After that, the NCCB hired a political consultant to
create right-to-life groups around the country. The bishops provided
the financial and administrative support to get some of the earliest and
most influential anti-abortion groups, including those in New York,
Pennsylvania and Michigan, off the ground to obscure their involvement
in the campaign against abortion, which they feared would reawaken old
fears of the Vatican trying to impose its doctrine on American society.
They created and funded
the National Right to Life Committee, which would go on to be the most
influential anti-abortion organization for 30 years, to coordinate the
activities of the local anti-abortion groups.
Most of these early
groups were heavily Catholic. But as more Evangelical Christians became
interested in the issue, they became concerned that the bishops'
control of the NRLC would dilute the effectiveness of the pro-life
movement because it would be seen as tool of the Catholic Church. At a
heated board meeting just before the Roe v. Wade decision, they wrested
control of the organization from the bishops' conference, obscuring the
Catholic roots of the organization and the anti-abortion movement.
Having
lost their grassroots lobby just when they needed it most, the bishops
tried another tack. In 1975, they released the Pastoral Plan for
Pro-Life Activities, which said abortion was the number one issue for
Catholics, and laid out a plan to organize Catholics politically to
support candidates who backed a constitutional amendment to ban
abortion. The move politicized the issue in a presidential election
cycle in which both Jimmy Carter and Gerald Ford thought they needed the
Catholic vote to win. Both candidates went to the bishops seeking their
blessing as the press watched breathlessly.

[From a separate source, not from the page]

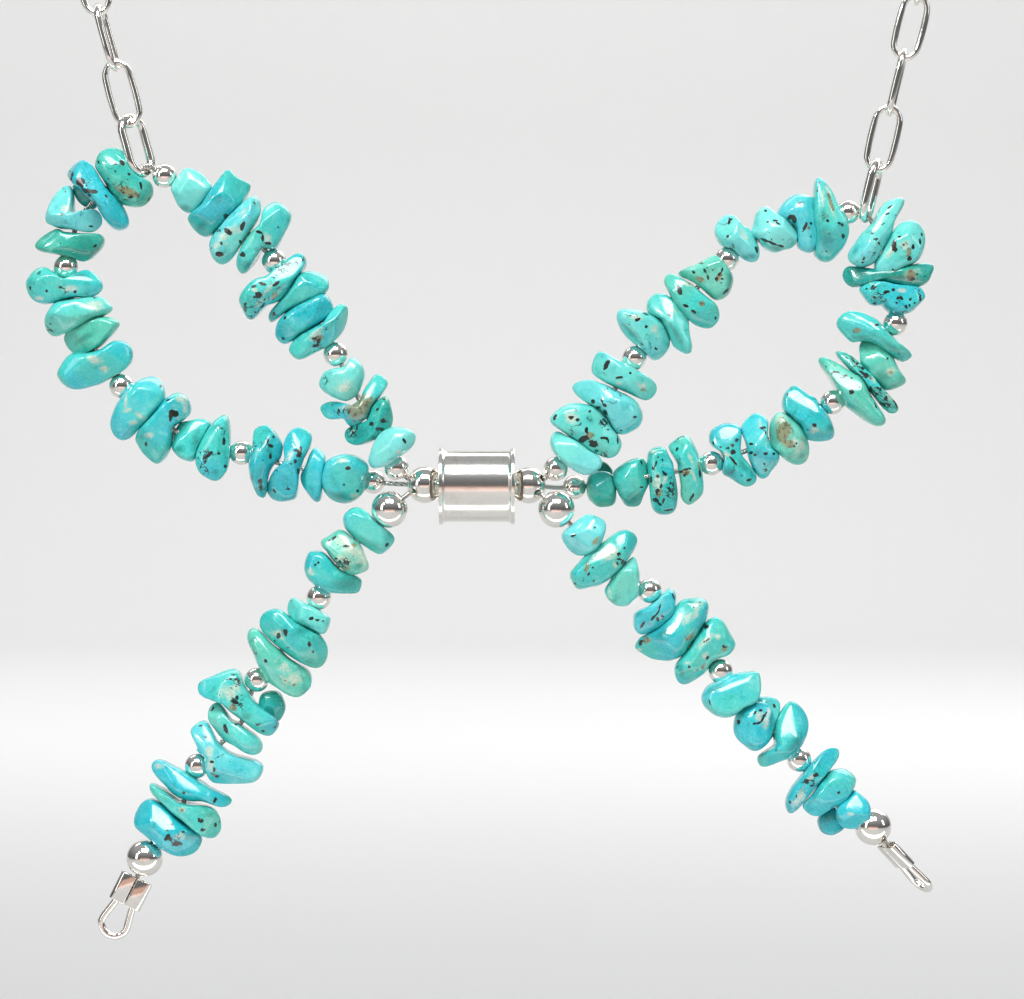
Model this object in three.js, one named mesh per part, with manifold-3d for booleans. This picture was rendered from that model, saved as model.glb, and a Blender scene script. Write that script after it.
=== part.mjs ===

Not surprisingly, the bishops gave what was widely viewed as their
endorsement to Ford because of his support of an anti-abortion
amendment.
So by the mid-1970s, the bishops had created the
anti-abortion movement out of whole cloth and become the first to
politicize the issue in a presidential election (even though they failed
to throw the election to their preferred candidate). Four years later,
when Republican strategist Paul Weyrich was looking for an issue to
unite socially conservative voters into a new Republican electoral
coalition to replace the fading New Deal coalition, he decided abortion
was the perfect wedge issue, both because it tapped into conservative
dissatisfaction with the new, socially liberal culture and because it
could potentially separate Catholic voters from the Democratic Party.
Weyrich rebranded the bishops' right-to-life movement the "pro-family"
movement, teamed up with direct mail wizard Richard Viguerie and
televangelists Jerry Falwell and Pat Robertson to form the Moral
Majority, and the culture wars were officially born.